Se quedaron la una junto a la otra, mirando la mano de Winnie, con las barbillas temblorosas de amor recíproco y llorando por la tristeza sin sentido de la situación.
– No lo aguanto más -susurró Maureen.
– Yo tampoco -dijo Winnie.
Sin embargo, ella se refería al momento y Maureen se refería a su vida. Winnie acarició la cara de Maureen, frotando la oreja mojada como una Santa Verónica borracha, entreteniéndose en las mejillas.
Maureen respiró fuerte, transportando el aire frío a los ojos, despertándose.
– Entonces, ¿regresa a Londres?
– No lo creo -dijo Winnie.
– ¿Quién lo mantiene aquí?
Winnie chasqueó con la lengua ante la pregunta.
– No lo mantiene nadie -dijo-. Tiene un piso social de alquiler en Ruchill.
Señaló al horizonte, por encima del hombro de Maureen, la torre irregular de ladrillos rojos del antiguo hospital de Ruchill.
Se veía desde la venta de la habitación de Maureen. Soltó la mano de Winnie.
– ¿Por qué coño me lo has dicho?
Winnie se encogió de hombros sin darle importancia.
– Ahí es donde está.
– ¡No quiero saber nada de él y tú vienes y me dices que vive cerca de mi casa!
Winnie sabía que había hecho mal. Estiró el guante y juntó su cara con la de Maureen.
– ¿Has pensado alguna vez en que los demás también lo conocemos? -dijo.
– ¿Qué?
– No se trata siempre de ti -gritó Winnie-. También es su padre. ¿Crees que ellos no se preocupan por él? ¿Crees que yo no me preocupo por él?
– ¿Preocuparte? -gritó Maureen-. ¡Vaca estúpida! ¿Crees que me encerraron en un psiquiátrico por preocupación patológica?
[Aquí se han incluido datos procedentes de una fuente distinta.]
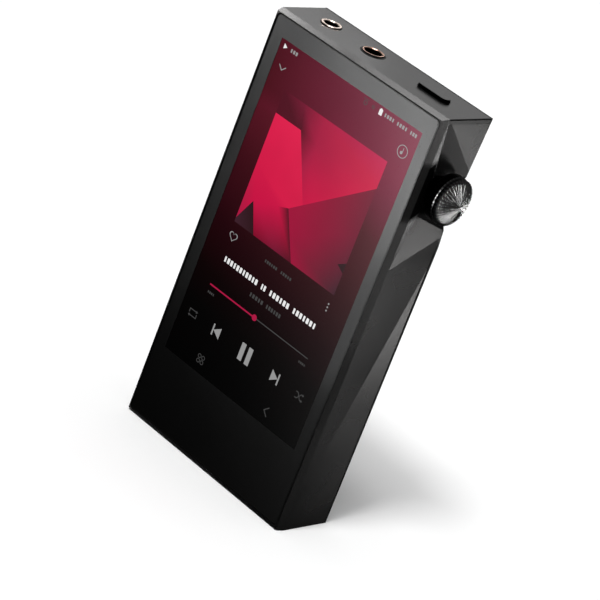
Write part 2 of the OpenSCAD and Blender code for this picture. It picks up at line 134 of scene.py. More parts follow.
def finish_surface(tree, values):
    """Principled surface with the given input values."""
    finish_material(tree, add(tree, "BsdfPrincipled", values).outputs["BSDF"])


def finish_glow(tree, color, strength=1.0):
    """Surface that only gives light."""
    values = {"Color": color, "Strength": strength}
    finish_material(tree, add(tree, "Emission", values).outputs["Emission"])


def rgb(grey_or_color):
    """Four-value colour from a grey level or three values."""
    if isinstance(grey_or_color, (int, float)):
        grey_or_color = (grey_or_color,) * 3
    return (*grey_or_color, 1)


def object_place(tree):
    """Place on the piece, in metres from the frame's origin."""
    return add(tree, "TexCoord").outputs["Object"]


def xyz(tree, vector):
    """X, Y and Z of a vector."""
    split = add(tree, "SeparateXYZ", {"Vector": vector})
    return [split.outputs[axis] for axis in "XYZ"]


def face_normal(tree):
    """Direction that the surface looks in."""
    return add(tree, "NewGeometry").outputs["Normal"]


def facing(tree, axis):
    """Cosine of the angle between the face and an axis."""
    values = {0: face_normal(tree), 1: axis}
    return add(tree, "VectorMath", values, operation="DOT_PRODUCT").outputs["Value"]


def grain(tree, size, detail=3):
    """Noise whose cells are about size millimetres across, over the object's own coordinates."""
    values = {"Vector": object_place(tree), "Scale": 1 / (size * MM), "Detail": detail}
    return add(tree, "TexNoise", values).outputs["Fac"]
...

– No me hables de eso. -Winnie alzó la mano-. Tu crisis no fue sólo por él. Siempre fuiste una niña rara. Siempre fuiste infeliz.
No se habían visto en cinco meses y a pesar de que Maureen recordaba perfectamente lo mucho que su madre la hacía enfadar, había olvidado su capacidad de demolición moralista, la completa despreocupación por sus sentimientos, la amabilidad maliciosa y la negación a ciegas de lo que Michael había hecho.
– Piénsalo, Winnie -dijo, hablando entre dientes, con la voz reducida a un suspiro por la rabia-. Piensa en lo que me hizo. Si no fuese por él, nunca hubiera estado en el hospital. Hubiera conseguido un trabajo de verdad después de la puta carrera. Quizás sería feliz, quizás estaría casada. Incluso hasta tendría el valor de querer tener hijos propios. Quizá podría dormir. Joder, quizá podría mirarme en el espejo sin querer reventarme la puta cara -estaba totalmente fuera de sí, llorando y gritando en plena calle. Los estudiantes de arte la miraban cuando salían de la tienda de Padda con el periódico y los panecillos de la comida-. ¿Y por qué sacrificó todo eso? Por la mierda del sexo.
Winnie jamás se había creído lo de los abusos y así lo había confesado siempre. Sin embargo, esta vez se contuvo y se agarró las manos de forma remilgada delante de ella.
– ¿Eso es todo lo que quieres decir? -dijo, rechinando los dientes y con la mirada perdida a media distancia.